* _Written request_: Write out, precisely and in full, each line of the material.

* _Information supplied_:
--

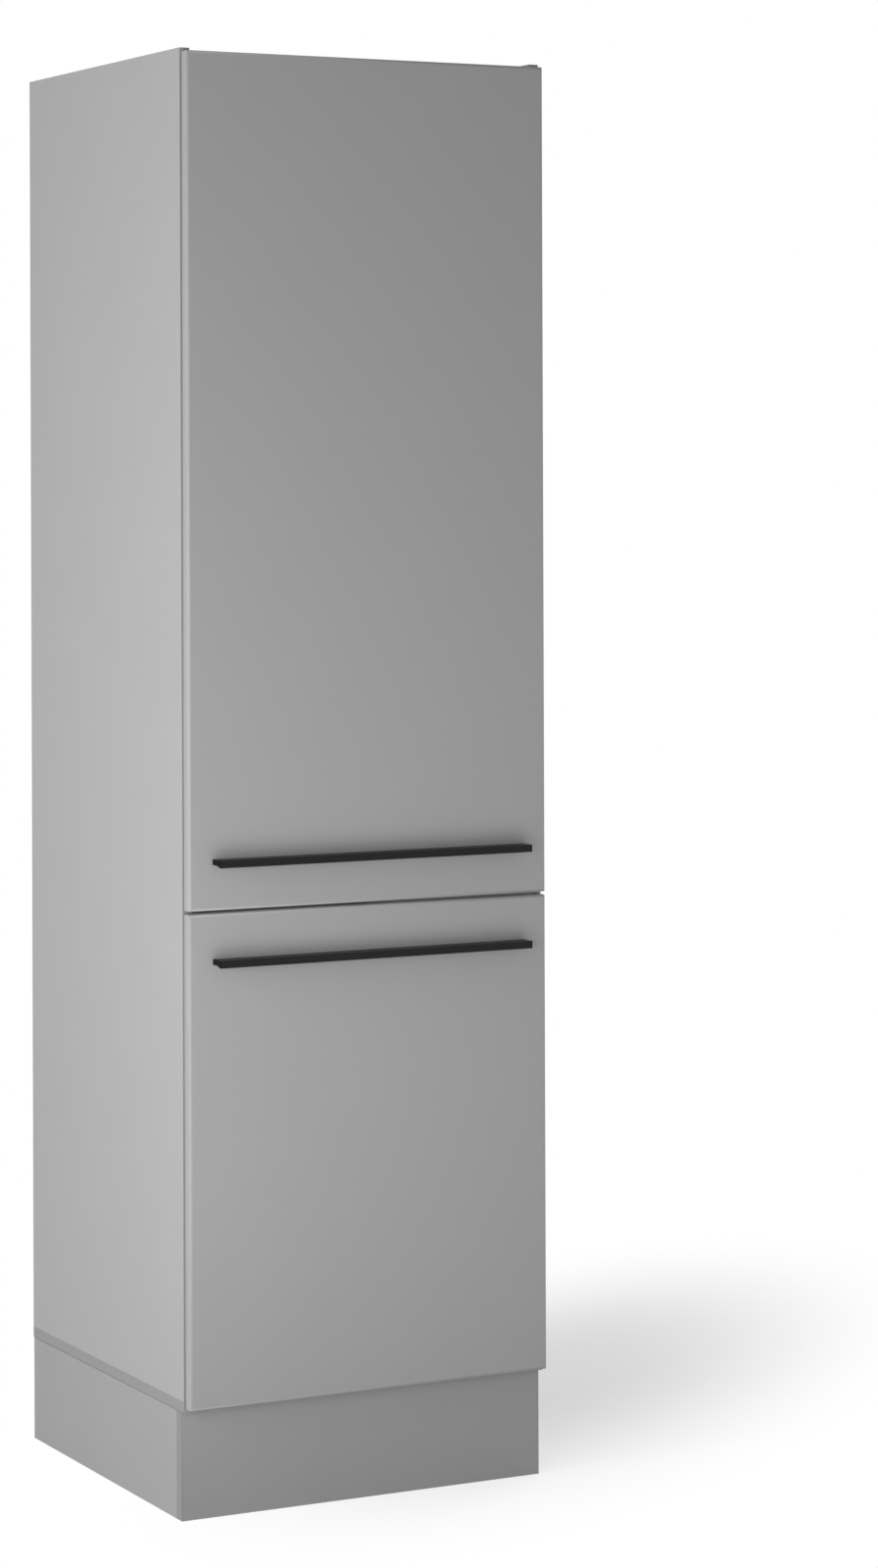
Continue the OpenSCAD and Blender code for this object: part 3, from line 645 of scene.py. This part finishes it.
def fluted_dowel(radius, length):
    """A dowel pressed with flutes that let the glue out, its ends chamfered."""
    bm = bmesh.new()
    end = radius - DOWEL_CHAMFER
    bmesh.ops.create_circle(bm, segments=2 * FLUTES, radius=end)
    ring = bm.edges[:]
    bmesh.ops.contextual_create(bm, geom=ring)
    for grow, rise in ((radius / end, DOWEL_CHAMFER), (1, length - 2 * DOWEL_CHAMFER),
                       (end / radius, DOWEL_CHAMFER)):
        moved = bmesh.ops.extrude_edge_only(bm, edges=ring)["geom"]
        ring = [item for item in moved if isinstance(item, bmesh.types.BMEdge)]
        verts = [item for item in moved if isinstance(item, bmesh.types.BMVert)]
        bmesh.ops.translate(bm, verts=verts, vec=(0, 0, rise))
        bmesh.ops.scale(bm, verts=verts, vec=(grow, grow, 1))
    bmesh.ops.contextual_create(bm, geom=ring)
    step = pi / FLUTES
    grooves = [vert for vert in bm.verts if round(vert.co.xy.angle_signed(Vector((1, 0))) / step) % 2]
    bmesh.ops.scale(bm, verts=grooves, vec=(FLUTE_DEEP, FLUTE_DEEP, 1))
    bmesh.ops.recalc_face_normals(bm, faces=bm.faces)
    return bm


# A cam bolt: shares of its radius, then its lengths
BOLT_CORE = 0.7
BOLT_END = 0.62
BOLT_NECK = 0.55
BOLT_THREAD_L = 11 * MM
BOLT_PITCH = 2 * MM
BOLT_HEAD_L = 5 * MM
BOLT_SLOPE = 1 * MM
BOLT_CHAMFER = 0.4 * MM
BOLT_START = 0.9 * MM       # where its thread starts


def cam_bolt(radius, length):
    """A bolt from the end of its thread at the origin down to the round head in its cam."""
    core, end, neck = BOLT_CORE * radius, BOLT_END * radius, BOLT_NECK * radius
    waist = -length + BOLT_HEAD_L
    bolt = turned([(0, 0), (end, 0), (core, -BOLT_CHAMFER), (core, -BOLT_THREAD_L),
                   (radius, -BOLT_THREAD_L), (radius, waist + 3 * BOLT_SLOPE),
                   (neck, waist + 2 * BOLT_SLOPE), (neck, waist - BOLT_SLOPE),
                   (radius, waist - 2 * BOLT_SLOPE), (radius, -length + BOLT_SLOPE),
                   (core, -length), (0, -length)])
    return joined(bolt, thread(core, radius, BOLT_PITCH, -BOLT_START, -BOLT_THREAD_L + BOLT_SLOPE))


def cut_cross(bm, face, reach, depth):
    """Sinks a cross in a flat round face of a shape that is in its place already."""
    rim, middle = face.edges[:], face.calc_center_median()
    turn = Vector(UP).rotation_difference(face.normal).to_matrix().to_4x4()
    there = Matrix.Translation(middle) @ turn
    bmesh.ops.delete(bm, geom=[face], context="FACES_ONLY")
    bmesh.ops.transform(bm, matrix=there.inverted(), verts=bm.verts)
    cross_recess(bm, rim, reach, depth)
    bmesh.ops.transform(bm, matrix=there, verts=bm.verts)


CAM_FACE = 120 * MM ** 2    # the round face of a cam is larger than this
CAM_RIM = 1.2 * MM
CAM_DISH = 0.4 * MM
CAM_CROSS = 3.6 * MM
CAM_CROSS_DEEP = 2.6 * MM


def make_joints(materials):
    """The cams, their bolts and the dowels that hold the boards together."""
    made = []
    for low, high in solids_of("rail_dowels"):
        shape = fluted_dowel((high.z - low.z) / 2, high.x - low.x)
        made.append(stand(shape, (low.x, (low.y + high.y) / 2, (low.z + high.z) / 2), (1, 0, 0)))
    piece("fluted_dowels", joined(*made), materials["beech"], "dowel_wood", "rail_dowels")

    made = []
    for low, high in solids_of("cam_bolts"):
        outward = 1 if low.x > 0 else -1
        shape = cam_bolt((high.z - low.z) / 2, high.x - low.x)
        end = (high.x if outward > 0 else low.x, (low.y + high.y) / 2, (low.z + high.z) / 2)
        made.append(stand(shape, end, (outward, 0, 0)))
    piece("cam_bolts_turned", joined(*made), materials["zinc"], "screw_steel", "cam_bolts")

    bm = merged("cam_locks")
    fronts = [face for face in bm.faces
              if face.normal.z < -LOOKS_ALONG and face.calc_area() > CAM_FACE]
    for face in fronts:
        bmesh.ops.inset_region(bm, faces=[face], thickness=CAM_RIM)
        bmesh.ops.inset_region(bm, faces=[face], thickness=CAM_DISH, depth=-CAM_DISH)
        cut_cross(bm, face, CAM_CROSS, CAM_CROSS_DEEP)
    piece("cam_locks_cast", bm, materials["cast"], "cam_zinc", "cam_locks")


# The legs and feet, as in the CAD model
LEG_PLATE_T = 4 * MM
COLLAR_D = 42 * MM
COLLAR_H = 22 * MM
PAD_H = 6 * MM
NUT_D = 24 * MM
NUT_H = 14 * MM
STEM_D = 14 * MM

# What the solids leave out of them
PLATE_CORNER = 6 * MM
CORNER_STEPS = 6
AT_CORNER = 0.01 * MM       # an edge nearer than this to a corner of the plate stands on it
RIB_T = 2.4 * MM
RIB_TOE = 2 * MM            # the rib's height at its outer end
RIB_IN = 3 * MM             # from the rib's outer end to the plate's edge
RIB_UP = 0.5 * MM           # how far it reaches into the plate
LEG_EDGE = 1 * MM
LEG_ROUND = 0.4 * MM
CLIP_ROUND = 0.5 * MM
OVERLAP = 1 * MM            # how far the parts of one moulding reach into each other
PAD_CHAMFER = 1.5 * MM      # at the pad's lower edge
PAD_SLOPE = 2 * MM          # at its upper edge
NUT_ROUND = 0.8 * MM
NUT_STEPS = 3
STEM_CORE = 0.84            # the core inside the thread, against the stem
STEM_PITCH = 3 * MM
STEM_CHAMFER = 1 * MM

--

* _Answer_:
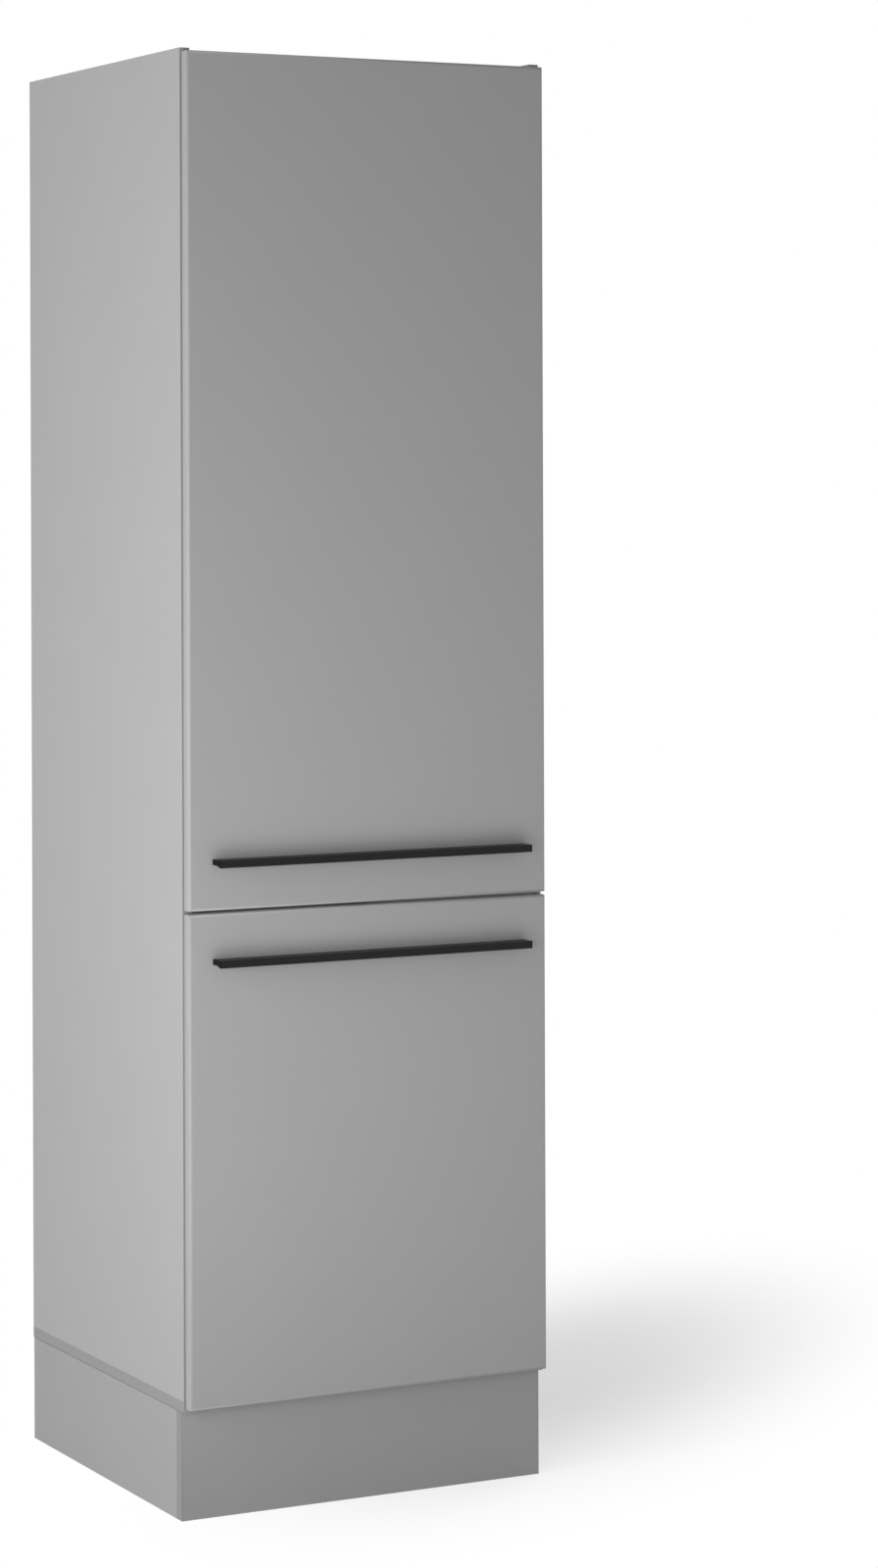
Continue the OpenSCAD and Blender code for this object: part 3, from line 645 of scene.py. This part finishes it.
def fluted_dowel(radius, length):
    """A dowel pressed with flutes that let the glue out, its ends chamfered."""
    bm = bmesh.new()
    end = radius - DOWEL_CHAMFER
    bmesh.ops.create_circle(bm, segments=2 * FLUTES, radius=end)
    ring = bm.edges[:]
    bmesh.ops.contextual_create(bm, geom=ring)
    for grow, rise in ((radius / end, DOWEL_CHAMFER), (1, length - 2 * DOWEL_CHAMFER),
                       (end / radius, DOWEL_CHAMFER)):
        moved = bmesh.ops.extrude_edge_only(bm, edges=ring)["geom"]
        ring = [item for item in moved if isinstance(item, bmesh.types.BMEdge)]
        verts = [item for item in moved if isinstance(item, bmesh.types.BMVert)]
        bmesh.ops.translate(bm, verts=verts, vec=(0, 0, rise))
        bmesh.ops.scale(bm, verts=verts, vec=(grow, grow, 1))
    bmesh.ops.contextual_create(bm, geom=ring)
    step = pi / FLUTES
    grooves = [vert for vert in bm.verts if round(vert.co.xy.angle_signed(Vector((1, 0))) / step) % 2]
    bmesh.ops.scale(bm, verts=grooves, vec=(FLUTE_DEEP, FLUTE_DEEP, 1))
    bmesh.ops.recalc_face_normals(bm, faces=bm.faces)
    return bm


# A cam bolt: shares of its radius, then its lengths
BOLT_CORE = 0.7
BOLT_END = 0.62
BOLT_NECK = 0.55
BOLT_THREAD_L = 11 * MM
BOLT_PITCH = 2 * MM
BOLT_HEAD_L = 5 * MM
BOLT_SLOPE = 1 * MM
BOLT_CHAMFER = 0.4 * MM
BOLT_START = 0.9 * MM       # where its thread starts


def cam_bolt(radius, length):
    """A bolt from the end of its thread at the origin down to the round head in its cam."""
    core, end, neck = BOLT_CORE * radius, BOLT_END * radius, BOLT_NECK * radius
    waist = -length + BOLT_HEAD_L
    bolt = turned([(0, 0), (end, 0), (core, -BOLT_CHAMFER), (core, -BOLT_THREAD_L),
                   (radius, -BOLT_THREAD_L), (radius, waist + 3 * BOLT_SLOPE),
                   (neck, waist + 2 * BOLT_SLOPE), (neck, waist - BOLT_SLOPE),
                   (radius, waist - 2 * BOLT_SLOPE), (radius, -length + BOLT_SLOPE),
                   (core, -length), (0, -length)])
    return joined(bolt, thread(core, radius, BOLT_PITCH, -BOLT_START, -BOLT_THREAD_L + BOLT_SLOPE))


def cut_cross(bm, face, reach, depth):
    """Sinks a cross in a flat round face of a shape that is in its place already."""
    rim, middle = face.edges[:], face.calc_center_median()
    turn = Vector(UP).rotation_difference(face.normal).to_matrix().to_4x4()
    there = Matrix.Translation(middle) @ turn
    bmesh.ops.delete(bm, geom=[face], context="FACES_ONLY")
    bmesh.ops.transform(bm, matrix=there.inverted(), verts=bm.verts)
    cross_recess(bm, rim, reach, depth)
    bmesh.ops.transform(bm, matrix=there, verts=bm.verts)


CAM_FACE = 120 * MM ** 2    # the round face of a cam is larger than this
CAM_RIM = 1.2 * MM
CAM_DISH = 0.4 * MM
CAM_CROSS = 3.6 * MM
CAM_CROSS_DEEP = 2.6 * MM


def make_joints(materials):
    """The cams, their bolts and the dowels that hold the boards together."""
    made = []
    for low, high in solids_of("rail_dowels"):
        shape = fluted_dowel((high.z - low.z) / 2, high.x - low.x)
        made.append(stand(shape, (low.x, (low.y + high.y) / 2, (low.z + high.z) / 2), (1, 0, 0)))
    piece("fluted_dowels", joined(*made), materials["beech"], "dowel_wood", "rail_dowels")

    made = []
    for low, high in solids_of("cam_bolts"):
        outward = 1 if low.x > 0 else -1
        shape = cam_bolt((high.z - low.z) / 2, high.x - low.x)
        end = (high.x if outward > 0 else low.x, (low.y + high.y) / 2, (low.z + high.z) / 2)
        made.append(stand(shape, end, (outward, 0, 0)))
    piece("cam_bolts_turned", joined(*made), materials["zinc"], "screw_steel", "cam_bolts")

    bm = merged("cam_locks")
    fronts = [face for face in bm.faces
              if face.normal.z < -LOOKS_ALONG and face.calc_area() > CAM_FACE]
    for face in fronts:
        bmesh.ops.inset_region(bm, faces=[face], thickness=CAM_RIM)
        bmesh.ops.inset_region(bm, faces=[face], thickness=CAM_DISH, depth=-CAM_DISH)
        cut_cross(bm, face, CAM_CROSS, CAM_CROSS_DEEP)
    piece("cam_locks_cast", bm, materials["cast"], "cam_zinc", "cam_locks")


# The legs and feet, as in the CAD model
LEG_PLATE_T = 4 * MM
COLLAR_D = 42 * MM
COLLAR_H = 22 * MM
PAD_H = 6 * MM
NUT_D = 24 * MM
NUT_H = 14 * MM
STEM_D = 14 * MM

# What the solids leave out of them
PLATE_CORNER = 6 * MM
CORNER_STEPS = 6
AT_CORNER = 0.01 * MM       # an edge nearer than this to a corner of the plate stands on it
RIB_T = 2.4 * MM
RIB_TOE = 2 * MM            # the rib's height at its outer end
RIB_IN = 3 * MM             # from the rib's outer end to the plate's edge
RIB_UP = 0.5 * MM           # how far it reaches into the plate
LEG_EDGE = 1 * MM
LEG_ROUND = 0.4 * MM
CLIP_ROUND = 0.5 * MM
OVERLAP = 1 * MM            # how far the parts of one moulding reach into each other
PAD_CHAMFER = 1.5 * MM      # at the pad's lower edge
PAD_SLOPE = 2 * MM          # at its upper edge
NUT_ROUND = 0.8 * MM
NUT_STEPS = 3
STEM_CORE = 0.84            # the core inside the thread, against the stem
STEM_PITCH = 3 * MM
STEM_CHAMFER = 1 * MM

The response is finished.